** INSTRUCTIONS FOR THE TASK **
Give back, exactly as it appears, the run of lines opening with the one containing "addHolder();" and closing with the one containing "before = set(bpy.data.objects)". Nothing outside that run should appear.

** GIVEN INFORMATION **
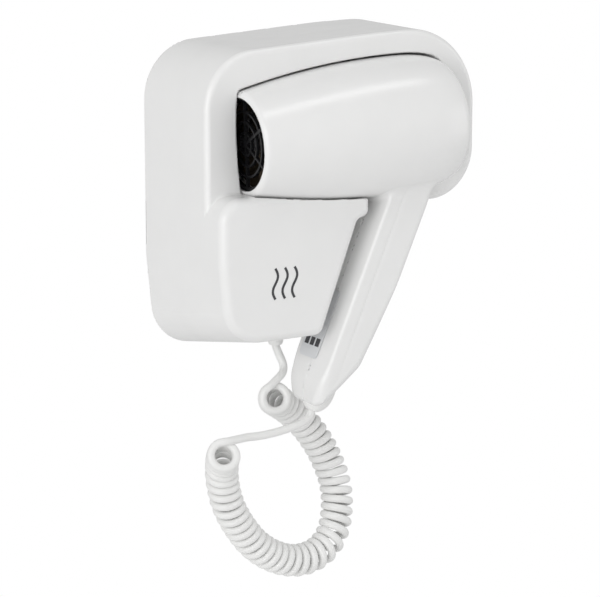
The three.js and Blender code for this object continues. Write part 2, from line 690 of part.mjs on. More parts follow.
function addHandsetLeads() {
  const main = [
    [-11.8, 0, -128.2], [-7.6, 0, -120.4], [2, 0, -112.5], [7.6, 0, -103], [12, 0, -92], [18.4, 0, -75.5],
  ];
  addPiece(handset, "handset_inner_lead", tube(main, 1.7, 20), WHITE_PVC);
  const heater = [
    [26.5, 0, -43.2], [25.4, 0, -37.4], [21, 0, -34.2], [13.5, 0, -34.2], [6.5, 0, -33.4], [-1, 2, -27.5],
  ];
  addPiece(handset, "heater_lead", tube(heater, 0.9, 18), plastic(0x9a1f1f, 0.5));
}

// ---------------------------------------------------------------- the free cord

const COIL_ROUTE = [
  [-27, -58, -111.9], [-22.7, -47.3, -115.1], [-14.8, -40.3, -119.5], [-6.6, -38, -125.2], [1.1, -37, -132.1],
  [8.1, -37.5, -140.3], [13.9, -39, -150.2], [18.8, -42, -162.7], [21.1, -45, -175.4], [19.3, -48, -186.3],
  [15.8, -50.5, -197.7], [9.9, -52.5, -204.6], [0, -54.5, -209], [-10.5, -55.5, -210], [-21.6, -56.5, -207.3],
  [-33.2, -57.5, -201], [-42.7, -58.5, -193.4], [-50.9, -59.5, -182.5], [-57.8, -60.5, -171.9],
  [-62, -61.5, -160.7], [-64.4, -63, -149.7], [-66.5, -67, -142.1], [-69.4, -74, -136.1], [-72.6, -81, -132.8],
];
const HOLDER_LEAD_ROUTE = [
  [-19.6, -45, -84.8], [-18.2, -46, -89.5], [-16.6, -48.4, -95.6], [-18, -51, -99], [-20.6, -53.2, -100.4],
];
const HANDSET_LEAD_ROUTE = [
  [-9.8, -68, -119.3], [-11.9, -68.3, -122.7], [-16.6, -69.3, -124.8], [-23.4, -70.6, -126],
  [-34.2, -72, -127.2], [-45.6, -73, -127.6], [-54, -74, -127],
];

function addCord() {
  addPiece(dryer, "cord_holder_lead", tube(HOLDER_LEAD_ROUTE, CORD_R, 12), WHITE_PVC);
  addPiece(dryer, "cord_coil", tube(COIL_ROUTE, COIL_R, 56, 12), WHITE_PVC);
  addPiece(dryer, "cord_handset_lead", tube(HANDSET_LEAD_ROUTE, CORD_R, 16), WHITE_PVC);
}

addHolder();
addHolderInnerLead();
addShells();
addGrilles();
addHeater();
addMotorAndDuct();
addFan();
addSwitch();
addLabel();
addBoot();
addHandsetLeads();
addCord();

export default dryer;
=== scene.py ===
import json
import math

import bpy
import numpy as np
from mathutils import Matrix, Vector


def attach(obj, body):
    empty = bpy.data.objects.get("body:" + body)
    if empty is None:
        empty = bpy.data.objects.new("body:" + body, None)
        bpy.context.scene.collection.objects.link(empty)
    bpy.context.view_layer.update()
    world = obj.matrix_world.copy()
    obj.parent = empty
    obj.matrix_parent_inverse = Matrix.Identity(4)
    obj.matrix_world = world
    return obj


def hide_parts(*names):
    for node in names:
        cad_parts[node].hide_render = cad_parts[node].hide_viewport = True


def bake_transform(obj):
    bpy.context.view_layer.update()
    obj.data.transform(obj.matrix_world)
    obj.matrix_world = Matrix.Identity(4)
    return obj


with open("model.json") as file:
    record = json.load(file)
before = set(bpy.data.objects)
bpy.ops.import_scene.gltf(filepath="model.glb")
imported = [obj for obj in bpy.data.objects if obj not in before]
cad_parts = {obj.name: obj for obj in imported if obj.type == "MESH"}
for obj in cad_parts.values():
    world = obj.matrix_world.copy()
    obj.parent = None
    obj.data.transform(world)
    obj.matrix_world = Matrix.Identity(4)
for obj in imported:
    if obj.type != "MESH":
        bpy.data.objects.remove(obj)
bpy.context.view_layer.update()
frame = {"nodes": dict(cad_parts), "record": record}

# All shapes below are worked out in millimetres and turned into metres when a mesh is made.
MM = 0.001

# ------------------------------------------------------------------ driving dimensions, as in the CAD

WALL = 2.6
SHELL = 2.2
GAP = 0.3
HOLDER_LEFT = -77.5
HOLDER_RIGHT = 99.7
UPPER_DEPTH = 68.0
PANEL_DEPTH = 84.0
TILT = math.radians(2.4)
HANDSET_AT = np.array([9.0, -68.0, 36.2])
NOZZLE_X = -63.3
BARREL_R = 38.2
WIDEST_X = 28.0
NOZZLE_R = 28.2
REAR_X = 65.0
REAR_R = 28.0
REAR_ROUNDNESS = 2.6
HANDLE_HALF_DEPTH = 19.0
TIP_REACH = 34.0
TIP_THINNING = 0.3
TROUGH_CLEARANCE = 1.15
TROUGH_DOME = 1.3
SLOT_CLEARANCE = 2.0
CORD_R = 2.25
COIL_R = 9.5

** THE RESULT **
addHolder();
addHolderInnerLead();
addShells();
addGrilles();
addHeater();
addMotorAndDuct();
addFan();
addSwitch();
addLabel();
addBoot();
addHandsetLeads();
addCord();

export default dryer;
=== scene.py ===
import json
import math

import bpy
import numpy as np
from mathutils import Matrix, Vector


def attach(obj, body):
    empty = bpy.data.objects.get("body:" + body)
    if empty is None:
        empty = bpy.data.objects.new("body:" + body, None)
        bpy.context.scene.collection.objects.link(empty)
    bpy.context.view_layer.update()
    world = obj.matrix_world.copy()
    obj.parent = empty
    obj.matrix_parent_inverse = Matrix.Identity(4)
    obj.matrix_world = world
    return obj


def hide_parts(*names):
    for node in names:
        cad_parts[node].hide_render = cad_parts[node].hide_viewport = True


def bake_transform(obj):
    bpy.context.view_layer.update()
    obj.data.transform(obj.matrix_world)
    obj.matrix_world = Matrix.Identity(4)
    return obj


with open("model.json") as file:
    record = json.load(file)
before = set(bpy.data.objects)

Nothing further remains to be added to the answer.